> _Problem to work on_
Reproduce the section of the listing that begins at the line containing "Write the Blender" and finishes at the line containing "without a core.". Include both end lines and nothing beyond them.

> _Data for this task_

___

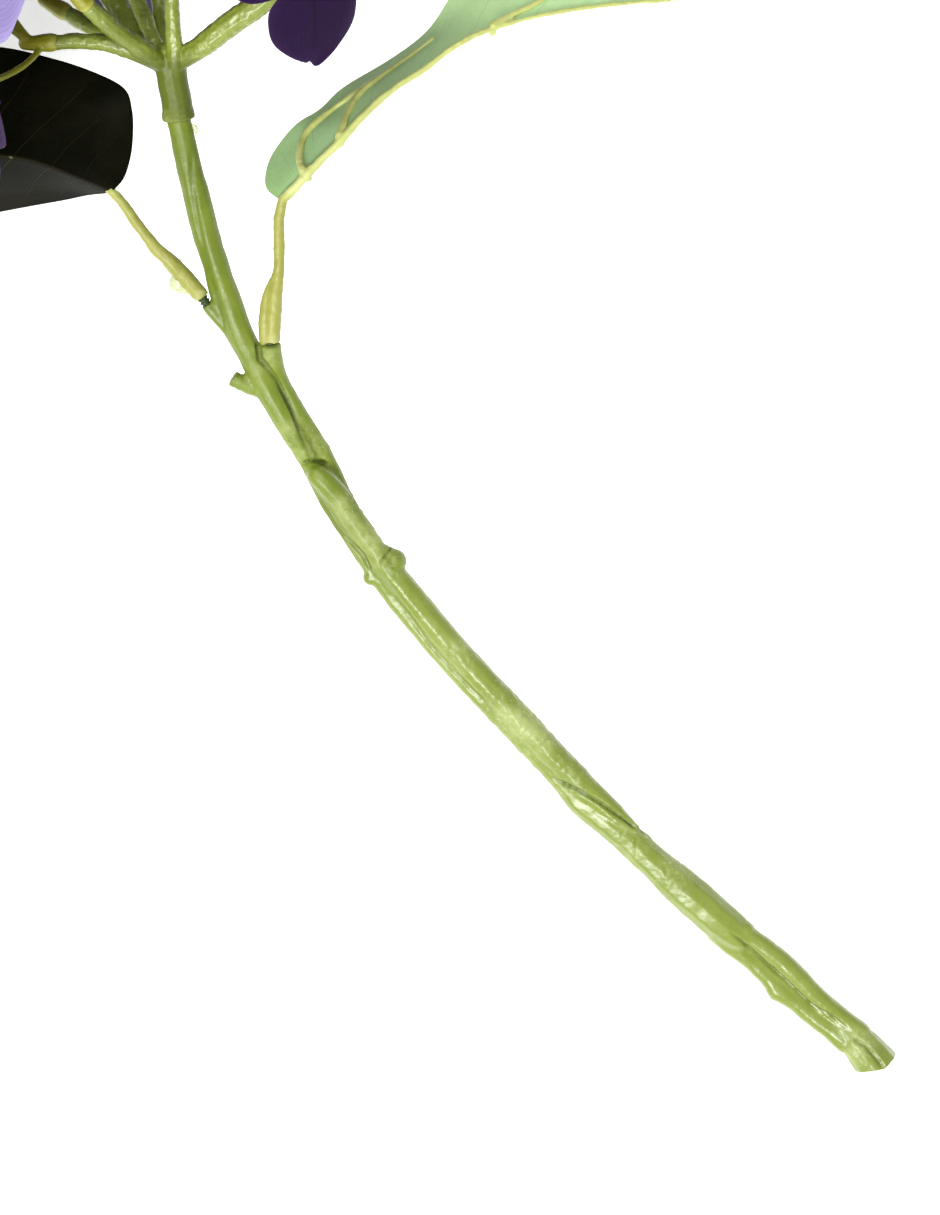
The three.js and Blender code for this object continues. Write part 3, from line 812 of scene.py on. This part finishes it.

___

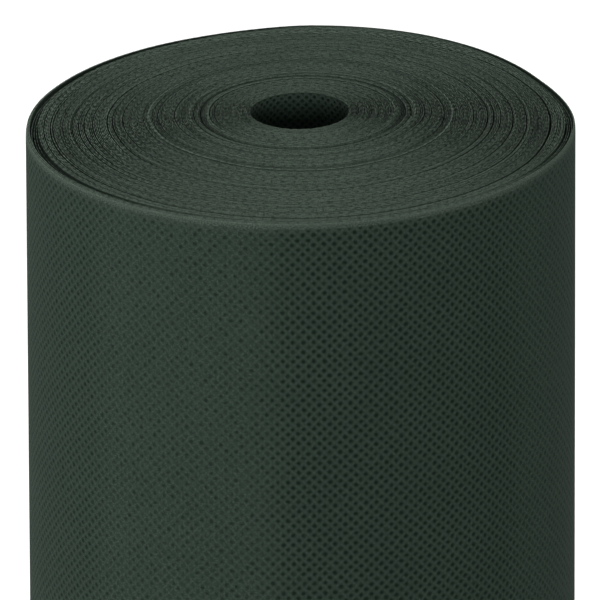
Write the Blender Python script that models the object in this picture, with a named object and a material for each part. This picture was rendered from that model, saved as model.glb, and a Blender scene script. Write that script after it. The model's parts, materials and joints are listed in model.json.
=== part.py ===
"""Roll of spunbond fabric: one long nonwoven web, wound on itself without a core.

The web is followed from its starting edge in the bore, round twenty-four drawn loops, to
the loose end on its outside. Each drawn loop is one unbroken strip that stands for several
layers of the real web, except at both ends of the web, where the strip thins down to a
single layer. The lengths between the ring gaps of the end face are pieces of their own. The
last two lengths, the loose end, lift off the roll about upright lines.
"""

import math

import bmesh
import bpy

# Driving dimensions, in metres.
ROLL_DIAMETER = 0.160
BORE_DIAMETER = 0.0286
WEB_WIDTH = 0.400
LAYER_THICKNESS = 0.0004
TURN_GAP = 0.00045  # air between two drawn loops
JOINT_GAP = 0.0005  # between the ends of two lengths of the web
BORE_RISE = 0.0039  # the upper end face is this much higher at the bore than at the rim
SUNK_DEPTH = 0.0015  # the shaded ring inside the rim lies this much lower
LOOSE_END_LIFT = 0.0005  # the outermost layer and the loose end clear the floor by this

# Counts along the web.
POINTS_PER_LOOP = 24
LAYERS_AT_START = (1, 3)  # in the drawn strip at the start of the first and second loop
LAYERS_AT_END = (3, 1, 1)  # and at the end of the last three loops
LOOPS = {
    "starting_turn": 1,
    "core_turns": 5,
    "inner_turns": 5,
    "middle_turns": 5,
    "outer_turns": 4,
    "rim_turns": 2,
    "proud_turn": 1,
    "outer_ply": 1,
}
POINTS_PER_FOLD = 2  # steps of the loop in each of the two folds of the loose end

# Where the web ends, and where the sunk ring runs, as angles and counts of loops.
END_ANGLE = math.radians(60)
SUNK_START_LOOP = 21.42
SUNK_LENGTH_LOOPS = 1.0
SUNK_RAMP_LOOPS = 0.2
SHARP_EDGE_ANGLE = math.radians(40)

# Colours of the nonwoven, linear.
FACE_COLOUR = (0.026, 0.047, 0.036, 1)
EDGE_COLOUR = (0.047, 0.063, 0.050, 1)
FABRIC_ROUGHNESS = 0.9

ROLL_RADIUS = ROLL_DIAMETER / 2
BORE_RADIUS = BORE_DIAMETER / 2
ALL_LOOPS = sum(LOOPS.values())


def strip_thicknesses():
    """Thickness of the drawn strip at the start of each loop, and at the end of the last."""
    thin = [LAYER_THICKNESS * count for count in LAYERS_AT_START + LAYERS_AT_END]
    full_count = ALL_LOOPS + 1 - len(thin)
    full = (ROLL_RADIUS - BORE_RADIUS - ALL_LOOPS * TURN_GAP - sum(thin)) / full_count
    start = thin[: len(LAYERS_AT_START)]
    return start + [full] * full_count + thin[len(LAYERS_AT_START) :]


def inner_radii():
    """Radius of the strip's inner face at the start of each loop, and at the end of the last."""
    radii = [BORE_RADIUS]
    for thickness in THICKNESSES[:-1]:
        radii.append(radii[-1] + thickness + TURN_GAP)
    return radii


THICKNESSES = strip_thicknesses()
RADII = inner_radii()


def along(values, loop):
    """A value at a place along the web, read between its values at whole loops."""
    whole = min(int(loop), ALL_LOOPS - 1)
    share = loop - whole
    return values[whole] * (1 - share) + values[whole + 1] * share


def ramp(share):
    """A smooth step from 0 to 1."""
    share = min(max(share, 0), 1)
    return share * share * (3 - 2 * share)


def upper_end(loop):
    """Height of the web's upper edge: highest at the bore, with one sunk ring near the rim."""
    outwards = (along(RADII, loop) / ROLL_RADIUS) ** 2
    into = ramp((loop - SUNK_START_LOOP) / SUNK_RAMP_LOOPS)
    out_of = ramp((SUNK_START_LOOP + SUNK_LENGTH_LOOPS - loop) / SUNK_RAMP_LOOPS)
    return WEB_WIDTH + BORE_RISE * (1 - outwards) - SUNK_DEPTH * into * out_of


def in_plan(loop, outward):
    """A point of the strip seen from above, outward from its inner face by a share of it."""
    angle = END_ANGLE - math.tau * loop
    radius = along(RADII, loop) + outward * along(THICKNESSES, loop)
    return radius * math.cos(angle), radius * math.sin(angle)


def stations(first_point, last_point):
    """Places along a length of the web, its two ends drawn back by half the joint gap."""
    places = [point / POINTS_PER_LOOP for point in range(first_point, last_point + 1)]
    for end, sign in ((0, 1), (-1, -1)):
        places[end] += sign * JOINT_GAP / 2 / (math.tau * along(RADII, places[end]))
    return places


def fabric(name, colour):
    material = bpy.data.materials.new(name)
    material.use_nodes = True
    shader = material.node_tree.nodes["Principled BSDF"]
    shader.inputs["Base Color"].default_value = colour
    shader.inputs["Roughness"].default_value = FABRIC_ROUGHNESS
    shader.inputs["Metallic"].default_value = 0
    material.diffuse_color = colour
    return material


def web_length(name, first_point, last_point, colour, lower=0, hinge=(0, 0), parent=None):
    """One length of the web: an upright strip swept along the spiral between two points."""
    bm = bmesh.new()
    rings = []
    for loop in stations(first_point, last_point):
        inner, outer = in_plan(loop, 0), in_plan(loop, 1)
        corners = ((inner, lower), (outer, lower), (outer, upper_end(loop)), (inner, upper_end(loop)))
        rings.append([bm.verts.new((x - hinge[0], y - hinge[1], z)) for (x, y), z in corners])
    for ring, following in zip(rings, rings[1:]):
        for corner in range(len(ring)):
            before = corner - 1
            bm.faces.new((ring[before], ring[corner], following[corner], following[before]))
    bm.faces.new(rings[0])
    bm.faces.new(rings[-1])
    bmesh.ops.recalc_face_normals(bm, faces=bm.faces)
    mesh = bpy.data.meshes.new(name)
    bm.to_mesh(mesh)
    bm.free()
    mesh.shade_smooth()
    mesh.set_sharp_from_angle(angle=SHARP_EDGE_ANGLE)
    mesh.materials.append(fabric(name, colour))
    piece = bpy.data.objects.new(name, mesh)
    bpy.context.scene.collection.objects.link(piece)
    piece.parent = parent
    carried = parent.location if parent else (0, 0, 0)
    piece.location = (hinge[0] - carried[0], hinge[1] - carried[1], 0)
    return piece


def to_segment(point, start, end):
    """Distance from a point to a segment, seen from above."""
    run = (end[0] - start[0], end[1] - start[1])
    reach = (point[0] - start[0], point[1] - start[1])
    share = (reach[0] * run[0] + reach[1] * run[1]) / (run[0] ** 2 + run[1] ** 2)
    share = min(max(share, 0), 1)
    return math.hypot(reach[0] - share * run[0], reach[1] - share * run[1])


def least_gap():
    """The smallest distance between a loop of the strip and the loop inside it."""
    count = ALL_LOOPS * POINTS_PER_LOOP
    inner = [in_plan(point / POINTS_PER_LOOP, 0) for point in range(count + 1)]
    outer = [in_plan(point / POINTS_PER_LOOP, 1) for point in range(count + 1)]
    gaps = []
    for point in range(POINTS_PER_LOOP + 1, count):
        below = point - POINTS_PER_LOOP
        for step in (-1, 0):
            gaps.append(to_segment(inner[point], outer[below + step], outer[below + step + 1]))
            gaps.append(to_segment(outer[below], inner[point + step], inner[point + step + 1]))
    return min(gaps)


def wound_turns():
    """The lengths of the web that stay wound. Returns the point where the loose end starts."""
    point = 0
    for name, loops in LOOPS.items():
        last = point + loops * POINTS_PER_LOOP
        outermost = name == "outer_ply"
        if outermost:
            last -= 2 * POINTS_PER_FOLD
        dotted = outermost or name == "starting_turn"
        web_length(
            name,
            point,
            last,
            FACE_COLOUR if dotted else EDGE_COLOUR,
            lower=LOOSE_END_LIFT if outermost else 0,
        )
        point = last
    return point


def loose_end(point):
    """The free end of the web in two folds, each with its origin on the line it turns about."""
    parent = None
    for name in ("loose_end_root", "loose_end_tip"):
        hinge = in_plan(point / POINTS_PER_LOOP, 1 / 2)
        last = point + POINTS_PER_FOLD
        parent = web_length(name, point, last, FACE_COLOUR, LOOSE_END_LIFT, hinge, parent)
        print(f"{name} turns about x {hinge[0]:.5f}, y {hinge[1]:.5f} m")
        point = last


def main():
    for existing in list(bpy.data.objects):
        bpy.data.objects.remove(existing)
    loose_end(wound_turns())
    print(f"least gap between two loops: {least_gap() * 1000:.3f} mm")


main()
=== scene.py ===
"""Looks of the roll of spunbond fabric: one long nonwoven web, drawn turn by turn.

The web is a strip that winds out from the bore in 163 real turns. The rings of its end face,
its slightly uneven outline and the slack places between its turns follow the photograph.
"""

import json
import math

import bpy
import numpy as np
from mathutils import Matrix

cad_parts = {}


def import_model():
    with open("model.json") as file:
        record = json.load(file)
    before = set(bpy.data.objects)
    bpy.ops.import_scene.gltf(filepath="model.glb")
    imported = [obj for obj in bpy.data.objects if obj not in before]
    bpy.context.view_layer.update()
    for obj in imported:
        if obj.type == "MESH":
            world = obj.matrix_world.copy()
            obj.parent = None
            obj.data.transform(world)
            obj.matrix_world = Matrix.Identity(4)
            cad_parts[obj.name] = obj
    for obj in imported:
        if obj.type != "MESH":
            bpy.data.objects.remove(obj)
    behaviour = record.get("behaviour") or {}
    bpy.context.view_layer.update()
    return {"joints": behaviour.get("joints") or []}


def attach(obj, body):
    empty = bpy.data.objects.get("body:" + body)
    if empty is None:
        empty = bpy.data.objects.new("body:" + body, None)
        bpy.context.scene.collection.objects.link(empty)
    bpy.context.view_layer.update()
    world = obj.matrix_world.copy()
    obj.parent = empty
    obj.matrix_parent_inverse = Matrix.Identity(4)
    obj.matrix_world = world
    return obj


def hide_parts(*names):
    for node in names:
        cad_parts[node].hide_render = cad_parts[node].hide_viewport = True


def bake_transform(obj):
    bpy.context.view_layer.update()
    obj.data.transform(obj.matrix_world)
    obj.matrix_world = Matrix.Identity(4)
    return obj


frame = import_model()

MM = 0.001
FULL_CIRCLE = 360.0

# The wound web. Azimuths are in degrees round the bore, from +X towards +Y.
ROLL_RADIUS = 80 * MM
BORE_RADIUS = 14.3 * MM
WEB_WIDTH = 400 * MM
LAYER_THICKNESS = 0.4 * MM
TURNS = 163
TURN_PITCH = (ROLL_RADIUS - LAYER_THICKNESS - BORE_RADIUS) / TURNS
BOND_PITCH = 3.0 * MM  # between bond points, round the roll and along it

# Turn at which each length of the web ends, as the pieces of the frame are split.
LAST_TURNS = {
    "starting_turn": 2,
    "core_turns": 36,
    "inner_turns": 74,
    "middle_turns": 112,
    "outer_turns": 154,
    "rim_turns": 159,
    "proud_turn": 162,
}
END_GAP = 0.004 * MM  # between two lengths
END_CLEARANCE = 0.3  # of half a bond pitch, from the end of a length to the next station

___

> _Task result_
Write the Blender Python script that models the object in this picture, with a named object and a material for each part. This picture was rendered from that model, saved as model.glb, and a Blender scene script. Write that script after it. The model's parts, materials and joints are listed in model.json.
=== part.py ===
"""Roll of spunbond fabric: one long nonwoven web, wound on itself without a core.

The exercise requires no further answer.